- **Exercise**:
Repeat the line that contains "clip = anchor_clip()", the line that contains "EDGE_SAMPLES = 4", and all lines between them, exactly and with no other lines.

- **Provided data**:

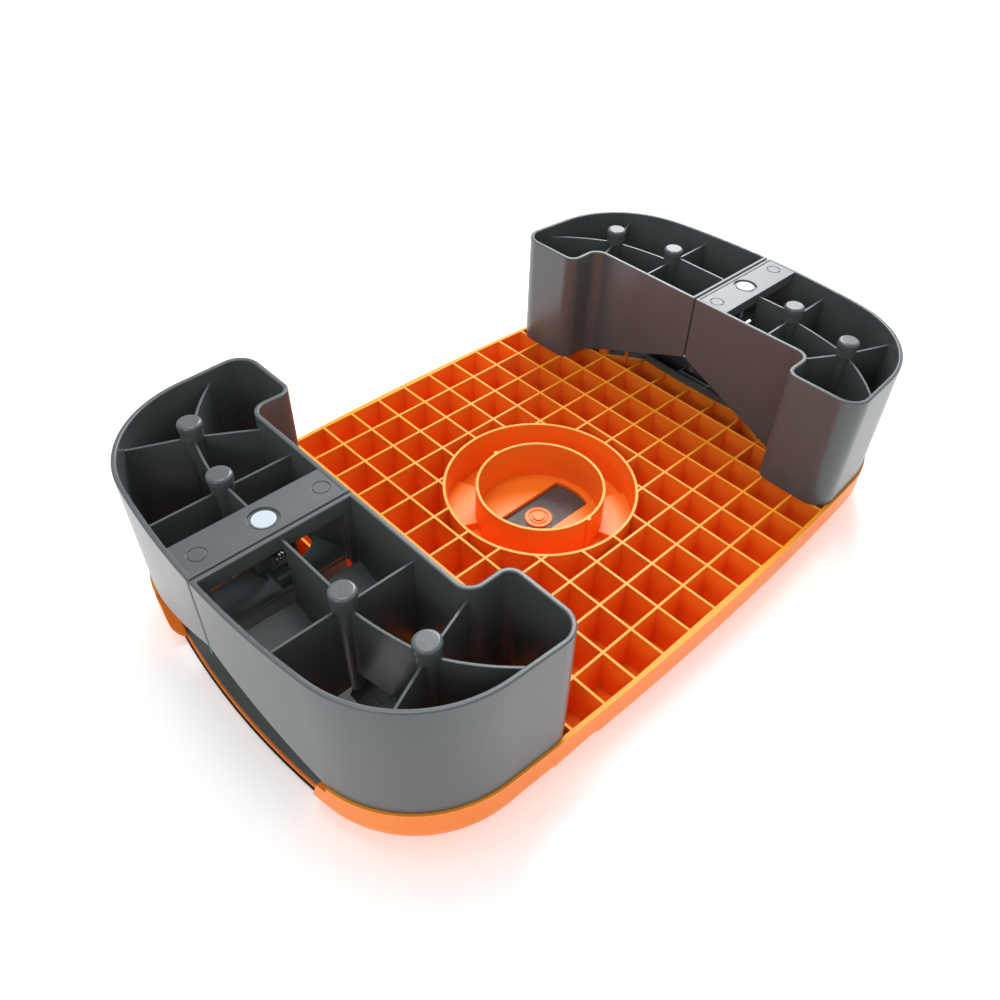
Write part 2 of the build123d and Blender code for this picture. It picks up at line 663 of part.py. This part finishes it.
with BuildPart() as riser_bar:
    add(riser_shell(rib_web(BAR_W, SIDE_RIB_Y_BAR), sloping_floor(FLOOR_END_BAR, True)))
    # flush bar across the seam end, with a turned-down edge
    with BuildSketch(Plane.XY.offset(RIM_Z - BAR_T)) as bar:
        add(riser_plan(WALL / 2))
        with Locations((0, BAR_W + FAR)):
            Rectangle(3 * FAR, 2 * FAR, mode=Mode.SUBTRACT)
    extrude(amount=BAR_T - BAR_DROP)
    with BuildSketch(Plane.XY.offset(RIM_Z - BAR_EDGE)):
        add(riser_plan(WALL / 2))
        with Locations((0, BAR_W + FAR)):
            Rectangle(3 * FAR, 2 * FAR, mode=Mode.SUBTRACT)
        with Locations((0, BAR_W - RIB - FAR)):
            Rectangle(3 * FAR, 2 * FAR, mode=Mode.SUBTRACT)
    extrude(amount=BAR_EDGE - BAR_DROP)
    with Locations((BUTTON[0], BUTTON[1], RIM_Z - BAR_DROP)):
        CounterBoreHole(BUTTON_R + BUTTON_FIT, *BAR_RECESS, depth=2 * BAR_T)
    with BuildSketch(Plane.XY.offset(RIM_Z - BAR_DROP)):
        with Locations(*[(x, BUTTON[1]) for x in BAR_MARKS]):
            Circle(MARK_R)
            Circle(MARK_R - MARK_W, mode=Mode.SUBTRACT)
    extrude(amount=-MARK_D, mode=Mode.SUBTRACT)
finish_pair(riser_bar.part.mirror(Plane.XZ), "riser_bar")

# ---------------------------------------------------------------- foot caps
def foot_cap(x, y):
    """Round cap pressed into the top of a post."""
    post_top = RIM_Z - CAP_NECK
    with BuildPart() as cap:
        with BuildSketch(Plane.XY.offset(post_top)):
            with Locations((x, y)):
                Circle(NECK_R)
        extrude(amount=CAP_NECK - CAP_LIP)
        with BuildSketch(Plane.XY.offset(RIM_Z - CAP_LIP)):
            with Locations((x, y)):
                Circle(CAP_R)
        extrude(amount=CAP_LIP + CAP_PROUD)
        fillet(cap.faces().sort_by(Axis.Z)[-1].edges(), CAP_ROUND)
        with BuildSketch(Plane.XY.offset(post_top)):
            with Locations((x, y)):
                Circle(CAP_STEM_R - CAP_FIT)
        extrude(amount=CAP_STEM_SHORT - CAP_STEM_L)
    return cap.part


for kind, side in (("plain", 1), ("bar", -1)):
    finish_pair(foot_cap(NEAR_POST[0], side * NEAR_POST[1]), f"foot_cap_{kind}_near")
    finish_pair(foot_cap(FAR_POST[0], side * FAR_POST[1]), f"foot_cap_{kind}_far")

# ---------------------------------------------------------------- push button and latch under the bar
bx = BUTTON[0]
by = -BUTTON[1]
bar_under = RIM_Z - BAR_T

with BuildPart() as push_button:
    with BuildSketch(Plane.XY.offset(bar_under - FLANGE_GAP)):
        with Locations((bx, by)):
            Circle(BUTTON_R)
    extrude(amount=BUTTON_TOP - bar_under + FLANGE_GAP)
    fillet(push_button.faces().sort_by(Axis.Z)[-1].edges(), BUTTON_ROUND)
    with BuildSketch(Plane.XY.offset(bar_under - FLANGE_GAP)):
        with Locations((bx, by)):
            Circle(FLANGE_R)
    extrude(amount=-FLANGE_T)
    with BuildSketch(Plane.XY.offset(STEM_END)):
        with Locations((bx, by)):
            Circle(STEM_R)
    extrude(amount=bar_under - FLANGE_GAP - FLANGE_T - STEM_END)
    with BuildSketch(Plane.YZ.offset(bx)):
        with Locations((by, PIN_Z)):
            Circle(PIN_R)
    extrude(amount=FLANGE_R, both=True, mode=Mode.SUBTRACT)
finish_pair(push_button.part, "push_button")

with BuildPart() as stem_pin:
    with BuildSketch(Plane.YZ.offset(bx)):
        with Locations((by, PIN_Z)):
            Circle(PIN_R)
    extrude(amount=PIN_L / 2, both=True)
finish_pair(stem_pin.part, "stem_pin")

# torsion spring: a coil along X, a straight leg across the seat and one that rises to the stem pin
with BuildPart() as button_spring:
    with BuildLine():
        coil = Helix((COIL_X[1] - COIL_X[0]) / COIL_TURNS, COIL_X[1] - COIL_X[0], COIL_R,
                     center=(COIL_X[0], -COIL_Y, COIL_Z), direction=(1, 0, 0))
    with BuildSketch(Plane(origin=coil @ 0, z_dir=coil % 0)):
        Circle(WIRE_R)
    sweep(path=coil, is_frenet=True)
    with BuildSketch(Plane.XZ.offset(LEG[1])):
        with Locations((COIL_X[1], COIL_Z + COIL_R)):
            Circle(WIRE_R)
    extrude(amount=LEG[0] - LEG[1])
    with BuildLine():
        pin_leg = Line((COIL_X[0], -COIL_Y, COIL_Z + COIL_R), (COIL_X[0], -PIN_LEG_END[0], PIN_LEG_END[1]))
    with BuildSketch(Plane(origin=pin_leg @ 0, z_dir=pin_leg % 0)):
        Circle(WIRE_R)
    sweep(path=pin_leg)
finish_pair(button_spring.part, "button_spring")

with BuildPart() as latch_housing:
    with BuildSketch(Plane.XY.offset(HOUSING_Z)):
        with Locations((bx, by)):
            Rectangle(2 * HOUSING_HALF, HOUSING_W)
            Circle(STEM_R + STEM_FIT, mode=Mode.SUBTRACT)
    extrude(amount=HOUSING_T)
    with BuildSketch(Plane.XY.offset(HOUSING_Z)):
        with Locations((bx - HOUSING_HALF + CHEEK_T / 2, by), (bx + HOUSING_HALF - CHEEK_T / 2, by)):
            Rectangle(CHEEK_T, HOUSING_W)
    extrude(amount=bar_under - HOUSING_Z)
    fillet(latch_housing.edges().filter_by(Axis.Z).sort_by(Axis.X)[:2], CHEEK_ROUND)
    # seat of the coil, its two lugs and the mandrel between them
    seat_x = sum(SEAT_X) / 2
    seat_y = -sum(SEAT_Y) / 2
    seat_w = SEAT_X[1] - SEAT_X[0]
    seat_d = SEAT_Y[1] - SEAT_Y[0]
    with BuildSketch(Plane.XY.offset(HOUSING_Z)):
        with Locations((seat_x, seat_y)):
            Rectangle(seat_w, seat_d)
    extrude(amount=HOUSING_T)
    with BuildSketch(Plane.XY.offset(HOUSING_Z)):
        with Locations((SEAT_X[0] + LUG_T / 2, seat_y), (SEAT_X[1] - LUG_T / 2, seat_y)):
            Rectangle(LUG_T, seat_d)
    extrude(amount=LUG_TOP - HOUSING_Z)
    with BuildSketch(Plane.YZ.offset(SEAT_X[0])):
        with Locations((-COIL_Y, COIL_Z)):
            Circle(MANDREL_R)
    extrude(amount=seat_w)
finish_pair(latch_housing.part, "latch_housing")

with BuildPart() as retaining_ring:
    with BuildSketch(Plane.XY.offset(CIRCLIP_Z)):
        with Locations((bx, by)):
            Circle(STEM_R + CIRCLIP_W)
            Circle(STEM_R + SNUG_FIT, mode=Mode.SUBTRACT)
        with Locations((bx, by - STEM_R)):
            Rectangle(*CIRCLIP_SLOT, mode=Mode.SUBTRACT)
    extrude(amount=CIRCLIP_T)
finish_pair(retaining_ring.part, "retaining_ring")

with BuildPart() as latch_tongue:
    with BuildSketch(Plane.XY.offset(STEM_END - TONGUE_T)):
        with Locations((bx, (TONGUE_TIP + by - TONGUE_BACK) / 2)):
            Rectangle(TONGUE_W, TONGUE_TIP - by + TONGUE_BACK)
    extrude(amount=TONGUE_T)
    with BuildSketch(Plane.XY.offset(STEM_END)):
        with Locations((bx, TONGUE_TIP - NOSE_W / 2)):
            Rectangle(TONGUE_W, NOSE_W)
    extrude(amount=NOSE_H)
    chamfer(latch_tongue.edges().filter_by(Axis.X).group_by(Axis.Z)[-1].sort_by(Axis.Y)[-1], NOSE_CHAMFER)
finish_pair(latch_tongue.part, "latch_tongue")

with BuildPart() as latch_keeper:
    with BuildSketch(Plane.XY.offset(STEM_END + NOSE_H + NOSE_GAP)):
        with Locations((bx, LATCH_DEPTH - KEEPER_T / 2)):
            Rectangle(TONGUE_W + KEEPER_T, KEEPER_T)
    extrude(amount=KEEPER_H)
finish_pair(latch_keeper.part, "latch_keeper")

# ---------------------------------------------------------------- clips that hold each riser on its post
def anchor_clip():
    """Fork under the post's head, with an upright screwed to the riser's low rib."""
    x, y = ANCHOR
    back = ANCHOR_RIB_Y - WALL / 2
    with BuildPart() as clip:
        with BuildSketch(Plane.XY.offset(CLIP_Z)):
            with Locations((x, (y - CLIP_HALF + back) / 2)):
                Rectangle(2 * CLIP_HALF, back - y + CLIP_HALF)
            with Locations((x, y)):
                Circle(ANCHOR_NECK_R + CLIP_FIT, mode=Mode.SUBTRACT)
            with Locations((x, y - CLIP_HALF)):
                Rectangle(2 * (ANCHOR_NECK_R + CLIP_FIT), 2 * CLIP_HALF, mode=Mode.SUBTRACT)
        extrude(amount=CLIP_T)
        with BuildSketch(Plane.XY.offset(CLIP_Z)):
            with Locations((x, back - CLIP_BACK_T / 2)):
                Rectangle(2 * CLIP_HALF, CLIP_BACK_T)
        extrude(amount=RISER_Z + ANCHOR_RIB_H - CLIP_Z)
        with BuildSketch(Plane.XZ.offset(-back)):
            with Locations((x, RISER_Z + CLIP_SCREW_H)):
                Circle(SCREW_R)
        extrude(amount=WALL, both=True, mode=Mode.SUBTRACT)
    return clip.part


def clip_screw():
    """Pan-head screw through the clip and the low rib."""
    x = ANCHOR[0]
    face = ANCHOR_RIB_Y - WALL / 2 - CLIP_BACK_T
    with BuildPart() as screw:
        with BuildSketch(Plane.XZ.offset(-face)):
            with Locations((x, RISER_Z + CLIP_SCREW_H)):
                Circle(SCREW_R - SNUG_FIT)
        extrude(amount=-(WALL + CLIP_BACK_T + SCREW_HEAD_T))
        with BuildSketch(Plane.XZ.offset(-face)):
            with Locations((x, RISER_Z + CLIP_SCREW_H)):
                Circle(SCREW_HEAD_R)
        extrude(amount=SCREW_HEAD_T)
    return screw.part


clip = anchor_clip()
screw = clip_screw()
finish_pair(clip, "anchor_clip_plain")
finish_pair(clip.mirror(Plane.XZ), "anchor_clip_bar")
finish_pair(screw, "clip_screw_plain")
finish_pair(screw.mirror(Plane.XZ), "clip_screw_bar")
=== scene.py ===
"""Looks for the levelling block: materials, studio floor, lights and camera."""
import json
import math

import bpy
from mathutils import Euler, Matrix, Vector


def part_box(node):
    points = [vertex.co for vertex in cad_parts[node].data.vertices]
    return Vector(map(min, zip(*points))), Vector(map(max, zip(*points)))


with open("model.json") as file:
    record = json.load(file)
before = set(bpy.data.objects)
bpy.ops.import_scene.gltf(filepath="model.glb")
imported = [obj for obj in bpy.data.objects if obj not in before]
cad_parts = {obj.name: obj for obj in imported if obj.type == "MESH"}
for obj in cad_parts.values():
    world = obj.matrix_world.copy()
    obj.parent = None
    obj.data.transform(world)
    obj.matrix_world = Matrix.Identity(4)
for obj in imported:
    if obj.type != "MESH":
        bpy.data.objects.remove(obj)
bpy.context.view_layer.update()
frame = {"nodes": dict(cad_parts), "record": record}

WHITE = (1.0, 1.0, 1.0)

# the risers stand on the rib tops of the deck, which get a painted highlight: a lighter orange where the
# overhead light falls on them
DECK_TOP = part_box("riser_bar_right")[0].z
RIB_TOP_PAINTED_HIGHLIGHT = (0.98, 0.345, 0.022)
RIB_TOP_START = (-0.0010, -0.0004)      # heights from DECK_TOP over which the painted highlight fades in
RIB_TOP_END = (0.0002, 0.0006)          # and out again

# soft radii of moulded edges, in metres
ORANGE_EDGE = 0.0004
GREY_EDGE = 0.0008
EDGE_SAMPLES = 4

FLOOR_HALF = 6.0
FLOOR_GLOW = 0.30
WORLD_STRENGTH = 0.57

# name, place, point it faces, size, power and colour
SOFTBOXES = [
    ("key_softbox", (0.95, 0.75, 1.35), (0.0, 0.0, 0.06), 0.8, 23.0, (0.98, 0.99, 1.0)),
    ("top_softbox", (-0.10, 0.20, 1.7), (0.0, 0.0, 0.05), 0.7, 9.0, (0.92, 0.96, 1.0)),
    ("back_softbox", (1.35, 0.70, 0.82), (0.15, 0.0, 0.10), 0.7, 7.0, (0.94, 0.97, 1.0)),
    ("left_softbox", (-1.5, -0.5, 0.8), (-0.1, 0.0, 0.08), 0.6, 4.0, WHITE),
]

CAMERA_PLACE = (-0.3292, -0.2968, 0.4416)
CAMERA_TURN = (46.41, -2.75, -44.95)    # degrees about X, Y and Z
CAMERA_SENSOR = 36.0
CAMERA_LENS = 31.2
CAMERA_SHIFT_X = -0.0353
CAMERA_NEAR = 0.01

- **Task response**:
clip = anchor_clip()
screw = clip_screw()
finish_pair(clip, "anchor_clip_plain")
finish_pair(clip.mirror(Plane.XZ), "anchor_clip_bar")
finish_pair(screw, "clip_screw_plain")
finish_pair(screw.mirror(Plane.XZ), "clip_screw_bar")
=== scene.py ===
"""Looks for the levelling block: materials, studio floor, lights and camera."""
import json
import math

import bpy
from mathutils import Euler, Matrix, Vector


def part_box(node):
    points = [vertex.co for vertex in cad_parts[node].data.vertices]
    return Vector(map(min, zip(*points))), Vector(map(max, zip(*points)))


with open("model.json") as file:
    record = json.load(file)
before = set(bpy.data.objects)
bpy.ops.import_scene.gltf(filepath="model.glb")
imported = [obj for obj in bpy.data.objects if obj not in before]
cad_parts = {obj.name: obj for obj in imported if obj.type == "MESH"}
for obj in cad_parts.values():
    world = obj.matrix_world.copy()
    obj.parent = None
    obj.data.transform(world)
    obj.matrix_world = Matrix.Identity(4)
for obj in imported:
    if obj.type != "MESH":
        bpy.data.objects.remove(obj)
bpy.context.view_layer.update()
frame = {"nodes": dict(cad_parts), "record": record}

WHITE = (1.0, 1.0, 1.0)

# the risers stand on the rib tops of the deck, which get a painted highlight: a lighter orange where the
# overhead light falls on them
DECK_TOP = part_box("riser_bar_right")[0].z
RIB_TOP_PAINTED_HIGHLIGHT = (0.98, 0.345, 0.022)
RIB_TOP_START = (-0.0010, -0.0004)      # heights from DECK_TOP over which the painted highlight fades in
RIB_TOP_END = (0.0002, 0.0006)          # and out again

# soft radii of moulded edges, in metres
ORANGE_EDGE = 0.0004
GREY_EDGE = 0.0008
EDGE_SAMPLES = 4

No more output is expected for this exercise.